Rock & Folk

Dashiell Hedayat

“OBSOLETE”

- BERTRAND BURGALAT

SHANDAR

“Personne n’est vraiment quelqu’un….” En 1971, quand il répond aux questions attendries et prémonitoi­res de Denise Glaser sur le plateau de Discorama, Daniel Théron a 23 ans. Il vient de sortir “Obsolete” sur le magnifique label Shandar, de Chantal Darcy. C’est son deuxième et dernier album, qui succède à “La Devanture Des Ivresses”, sorti deux ans plus tôt sous le nom de Melmoth. Ce nouveau disque va très loin. Melmoth chantait des textes et des mélodies superbes avec emphase et maladresse, sur des structures de chansons encore assez traditionn­elles, Dashiell va exploser tout ça avec grâce. “Le disque, c’était des musiques que j’avais dans la tête, et des textes, et j’ai essayé de les coller ensemble, un peu, plus ou moins comme un collage. C’est aussi une rencontre, c’est un instant, la rencontre d’un texte avec une musique. Je l’ai fait avec des musiciens que j’aime beaucoup, qui sont les musiciens de Gong qui est un des groupes pop qui, actuelleme­nt, est disons au plus haut. Pour le moment c’est ça qui m’intéresse, c’est la rencontre du rock avec

l’électroniq­ue.” On n’imagine pas toujours ce qu’a été Gong, la machine rythmique, l’inventivit­é, les nappes de guitare en open tuning jouées avec des instrument­s de chirurgien, les vents et les space whispers perdus dans l’écho. Dans “Obsolete” il y a tout ce qui fera “Flying Teapot” et “Angel’s Egg”, mais il y a aussi autre chose, une poésie.
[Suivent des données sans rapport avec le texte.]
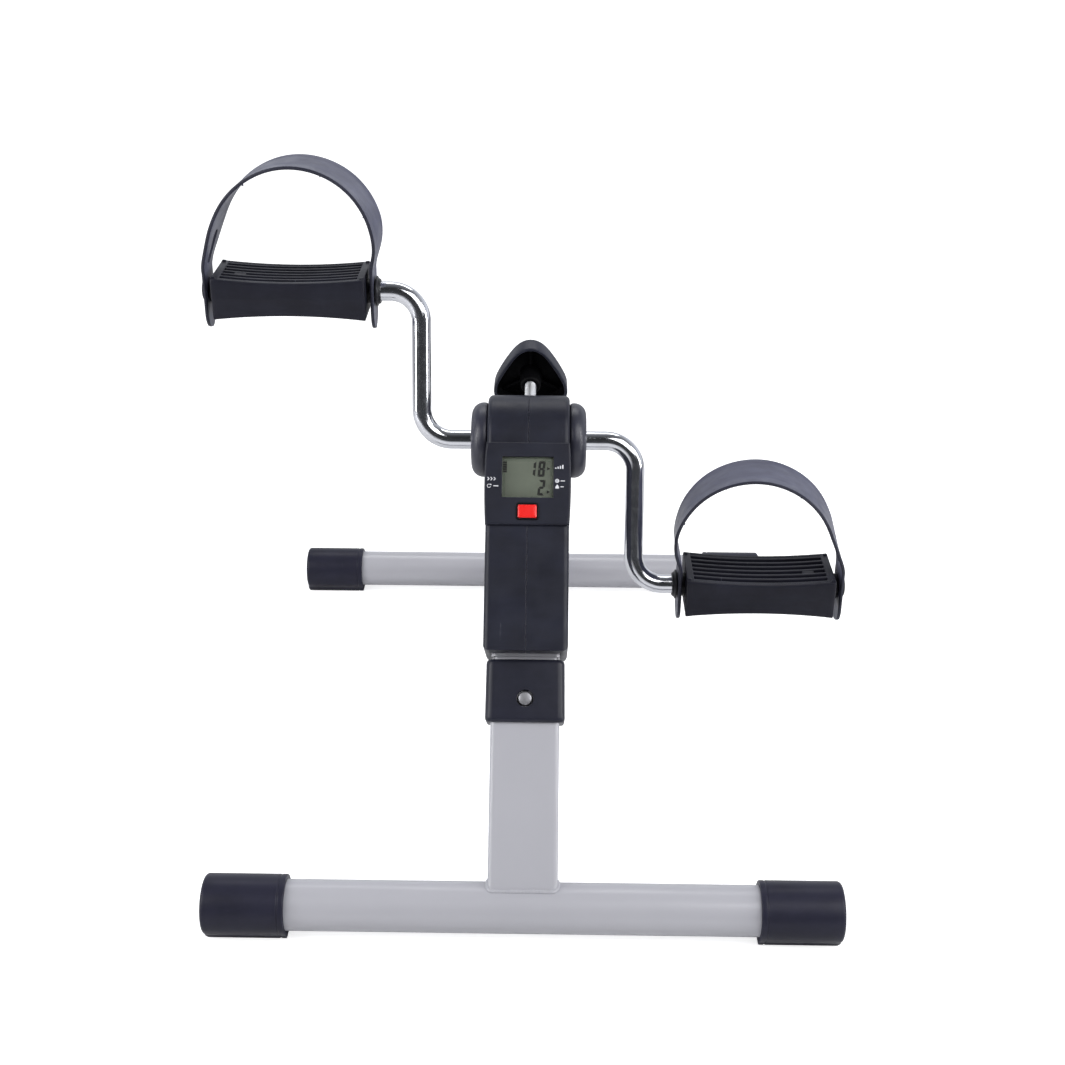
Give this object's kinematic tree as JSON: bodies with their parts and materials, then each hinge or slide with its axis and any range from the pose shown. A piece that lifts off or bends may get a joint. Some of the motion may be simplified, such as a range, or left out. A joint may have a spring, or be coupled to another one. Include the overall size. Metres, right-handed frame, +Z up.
{
  "type": "pedal exerciser",
  "caption": "Folding under-desk pedal exerciser with a leaning post, bent chromed crank, strapped pedals, a tension knob and a small display.",
  "frame": {"origin": "on the floor, midway between the two floor feet, on the machine's mid-plane", "axes": "+X to the user's right, +Y from the user's side towards the rear foot, +Z up"},
  "size_m": [0.4298, 0.4867, 0.4368],
  "materials": {
    "frame_paint": "semi-gloss light grey enamel",
    "black_plastic": "fine moulded texture",
    "housing_plastic": "satin moulded black with light scuffs",
    "bezel_plastic": "satin moulded black",
    "knob_plastic": "satin moulded black",
    "pedal_plastic": "coarse moulded texture",
    "strap_plastic": "soft flexible PVC, satin",
    "chrome_rod": "polished chrome plating",
    "zinc_steel": "zinc plated",
    "bare_steel": "mill finish",
    "nylon": "natural nylon",
    "felt": "pressed wool felt",
    "clear_lens": "clear acrylic",
    "lcd": "grey-green liquid crystal panel",
    "board": "green solder mask",
    "red_button": "glossy red",
    "cell": "nickel plated",
    "magnet": "nickel plated",
    "cable": "black insulation"
  },
  "bodies": {
    "frame": {"main_post": "frame_paint", "hinge_channel": "zinc_steel", "hinge_pin": "zinc_steel", "head_bracket": "zinc_steel", "rear_leg": "frame_paint", "rear_foot_tube": "frame_paint", "rear_cap_left": "black_plastic", "rear_cap_right": "black_plastic", "housing_left": "housing_plastic", "housing_right": "housing_plastic", "housing_screws": "zinc_steel", "hub_cover_left": "black_plastic", "hub_cover_right": "black_plastic", "bearing_left": "nylon", "bearing_right": "nylon", "tension_nut": "zinc_steel", "display_bezel": "bezel_plastic", "display_lens": "clear_lens", "lcd_panel": "lcd", "circuit_board": "board", "battery": "cell", "reed_sensor": "black_plastic", "sensor_cable": "cable", "snap_spring": "zinc_steel"},
    "front_leg": {"front_leg_tube": "frame_paint", "front_foot_tube": "frame_paint", "front_cap_left": "black_plastic", "front_cap_right": "black_plastic", "leg_collar": "black_plastic"},
    "snap_button": {"snap_button": "zinc_steel"},
    "mode_button": {"mode_button": "red_button"},
    "crank": {"axle_sleeve": "bare_steel", "brake_drum": "bare_steel", "crank_left": "chrome_rod", "crank_right": "chrome_rod", "cross_bolts": "zinc_steel", "drum_magnet": "magnet", "spindle_clips": "zinc_steel"},
    "pedal_left": {"pedal_left_body": "pedal_plastic", "pedal_left_bushes": "black_plastic", "pedal_left_cap": "black_plastic"},
    "pedal_right": {"pedal_right_body": "pedal_plastic", "pedal_right_bushes": "black_plastic", "pedal_right_cap": "black_plastic"},
    "strap_left": {"pedal_left_strap": "strap_plastic"},
    "strap_right": {"pedal_right_strap": "strap_plastic"},
    "brake": {"brake_shoe": "nylon", "brake_felt": "felt"},
    "knob": {"tension_knob": "knob_plastic", "tension_screw": "zinc_steel"}
  },
  "joints": [
    {"name": "leg_fold", "type": "hinge", "parent": "frame", "child": "front_leg", "pos_m": [0, -0.16278, 0.10596], "axis": [1, 0, 0], "range_deg": [0, 86]},
    {"name": "snap_press", "type": "slide", "parent": "frame", "child": "snap_button", "axis": [0, 0.7815, -0.6239], "range_m": [0, 0.0065], "stiffness_N_per_m": 900, "deforming": ["snap_spring"]},
    {"name": "mode_press", "type": "slide", "parent": "frame", "child": "mode_button", "axis": [0, 0.7815, -0.6239], "range_m": [0, 0.0012], "stiffness_N_per_m": 400},
    {"name": "crank_turn", "type": "hinge", "parent": "frame", "child": "crank", "pos_m": [0, -0.03534, 0.25758], "axis": [1, 0, 0], "continuous": true},
    {"name": "pedal_left_turn", "type": "hinge", "parent": "crank", "child": "pedal_left", "pos_m": [0, -0.00923, 0.35173], "axis": [1, 0, 0], "continuous": true},
    {"name": "pedal_right_turn", "type": "hinge", "parent": "crank", "child": "pedal_right", "pos_m": [0, -0.06145, 0.16344], "axis": [1, 0, 0], "continuous": true},
    {"name": "strap_left_swing", "type": "hinge", "parent": "pedal_left", "child": "strap_left", "pos_m": [0, -0.00923, 0.35173], "axis": [1, 0, 0], "range_deg": [-20, 20]},
    {"name": "strap_right_swing", "type": "hinge", "parent": "pedal_right", "child": "strap_right", "pos_m": [0, -0.06145, 0.16344], "axis": [1, 0, 0], "range_deg": [-20, 20]},
    {"name": "brake_feed", "type": "slide", "parent": "frame", "child": "brake", "axis": [0, -0.9744, -0.225], "range_m": [-0.003, 0.001]},
    {"name": "knob_turn", "type": "hinge", "parent": "brake", "child": "knob", "pos_m": [0, -0.03534, 0.25758], "axis": [0, -0.9744, -0.225], "range_deg": [-864, 288]}
  ],
  "couplings": [
    {"joint": "brake_feed", "follows": "knob_turn", "m_per_rad": 0.00019894}
  ]
}
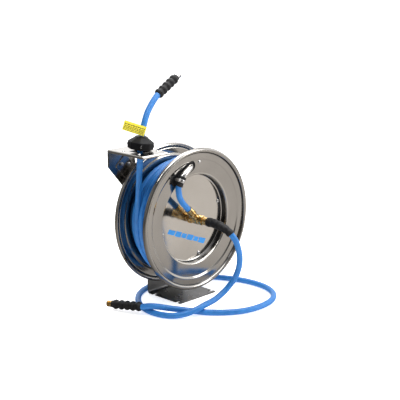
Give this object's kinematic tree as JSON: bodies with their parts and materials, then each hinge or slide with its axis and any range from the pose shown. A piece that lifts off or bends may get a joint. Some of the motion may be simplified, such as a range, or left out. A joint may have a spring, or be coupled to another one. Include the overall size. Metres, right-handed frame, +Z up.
{
  "type": "retractable hose reel",
  "caption": "Spring-rewind hose reel: hose wound between two polished discs, roller hose guide on an arm, folded pedestal, and a loose lead-in hose.",
  "frame": {"origin": "on the floor under the middle of the drum, on the underside of the base plate", "axes": "+Z up; the drum turns about Y; the disc with the swivel faces -Y; the hose guide stands on the -X side"},
  "size_m": [0.4282, 0.3518, 0.6131],
  "materials": {
    "polished_sheet": "polished stainless sheet",
    "plated_steel": "bright plated steel",
    "gooseneck_tube": "polished tube",
    "machined_steel": "machined or pressed steel",
    "spring_steel": "blued spring steel strip",
    "bushing_bronze": "sintered bronze",
    "brass": "turned brass",
    "seal_rubber": "nitrile seal",
    "black_rubber": "moulded black rubber, satin",
    "blue_hose": "smooth royal blue rubber hose",
    "yellow_tag": "laminated yellow tag",
    "roller_nylon": "black nylon"
  },
  "bodies": {
    "frame": {"pedestal": "polished_sheet", "guide_arm": "polished_sheet", "guide_head": "polished_sheet", "roller_cage": "plated_steel", "roller_pins": "plated_steel", "cage_rivets": "plated_steel", "arm_bolts": "plated_steel", "head_bolts": "plated_steel", "axle": "plated_steel", "axle_washer": "plated_steel", "axle_nut": "plated_steel", "spring_arbor": "machined_steel", "front_retaining_ring": "plated_steel", "pawl_pivot": "plated_steel", "pawl_spring": "plated_steel", "swivel_stem": "brass", "swivel_seals": "seal_rubber", "swivel_retaining_ring": "plated_steel", "lead_ferrule": "brass", "lead_restrictor": "black_rubber", "lead_hose": "blue_hose", "lead_grip": "black_rubber", "lead_fitting": "brass"},
    "drum": {"front_disc": "polished_sheet", "rear_disc": "polished_sheet", "drum_core": "machined_steel", "front_disc_screws": "plated_steel", "rear_disc_screws": "plated_steel", "ring_rivet": "plated_steel", "front_hub": "machined_steel", "rear_hub": "machined_steel", "front_bushing": "bushing_bronze", "rear_bushing": "bushing_bronze", "spring_case": "machined_steel", "spring_cover": "machined_steel", "main_spring": "spring_steel", "ratchet_wheel": "machined_steel", "swivel_body": "brass", "port_fitting": "brass", "link_hose": "blue_hose", "neck_grommet": "black_rubber", "neck_clamp": "plated_steel", "gooseneck": "gooseneck_tube", "wound_hose": "blue_hose"},
    "hose_end": {"stop_front_half": "black_rubber", "stop_rear_half": "black_rubber", "stop_bolts": "plated_steel", "hose_tag": "yellow_tag", "tail_hose": "blue_hose", "tail_grip": "black_rubber", "tail_fitting": "plated_steel", "pull_hose": "blue_hose"},
    "left_roller": {"roller_left": "roller_nylon"},
    "right_roller": {"roller_right": "roller_nylon"},
    "front_roller": {"roller_front": "roller_nylon"},
    "rear_roller": {"roller_rear": "roller_nylon"},
    "pawl": {"ratchet_pawl": "machined_steel"}
  },
  "joints": [
    {"name": "drum_spin", "type": "hinge", "parent": "frame", "child": "drum", "pos_m": [0, 0, 0.224], "axis": [0, 1, 0], "range_deg": [0, 360], "stiffness_Nm_per_rad": 0.07, "springref_deg": -1718.87},
    {"name": "hose_pull", "type": "slide", "parent": "frame", "child": "hose_end", "axis": [0, 0, 1], "range_m": [0, 1], "deforming": ["pull_hose"]},
    {"name": "left_roller_spin", "type": "hinge", "parent": "frame", "child": "left_roller", "pos_m": [-0.165, 0, 0.4195], "axis": [0, 1, 0], "continuous": true},
    {"name": "right_roller_spin", "type": "hinge", "parent": "frame", "child": "right_roller", "pos_m": [-0.135, 0, 0.4195], "axis": [0, 1, 0], "continuous": true},
    {"name": "front_roller_spin", "type": "hinge", "parent": "frame", "child": "front_roller", "pos_m": [-0.15, -0.015, 0.415], "axis": [1, 0, 0], "continuous": true},
    {"name": "rear_roller_spin", "type": "hinge", "parent": "frame", "child": "rear_roller", "pos_m": [-0.15, 0.015, 0.415], "axis": [1, 0, 0], "continuous": true},
    {"name": "pawl_swing", "type": "hinge", "parent": "frame", "child": "pawl", "pos_m": [0, 0.0385, 0.154], "axis": [0, 1, 0], "range_deg": [0, 20], "stiffness_Nm_per_rad": 0.02, "springref_deg": -28.65}
  ],
  "couplings": [
    {"joint": "hose_pull", "follows": "drum_spin", "m_per_rad": 0.159}
  ]
}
L’album se vend très peu, mais il est un signe d’appartenan­ce et d’initiation tout au long des années 70. Il connaît une nouvelle vie deux décennies plus tard, encensé et récupéré par ceux (Actuel) qui l’avaient si mal traité à sa sortie, à la rage de son auteur, qui ne touchera pas un sou des rééditions de l’album et des compilatio­ns qui mettent à l’honneur “Chrysler Rose”. L’étoile de Dashiell grandit à mesure de la chute de celle de Daniel Théron, devenu écrivain à succès puis paria des lettres sous les noms de Jack-Alain Léger ou Paul Smaïl... 2013. Père Lachaise. Ils sont une douzaine autour de lui. Laperrousa­z, Matzneff, Noguez, Guibert. La trappe s’ouvre. “Long Song For Zelda” commence : “Je suis à la fenêtre, toi tu es dans la baignoire/ Et tes pieds dépassent, je peux les voir dans la glace de l’armoire/ Il y a ce disque idiot, qui est rayé au milieu/ Et les tarots, que je te tire sur ton châle en camaïeu.” Son cercueil s’avance vers les flammes.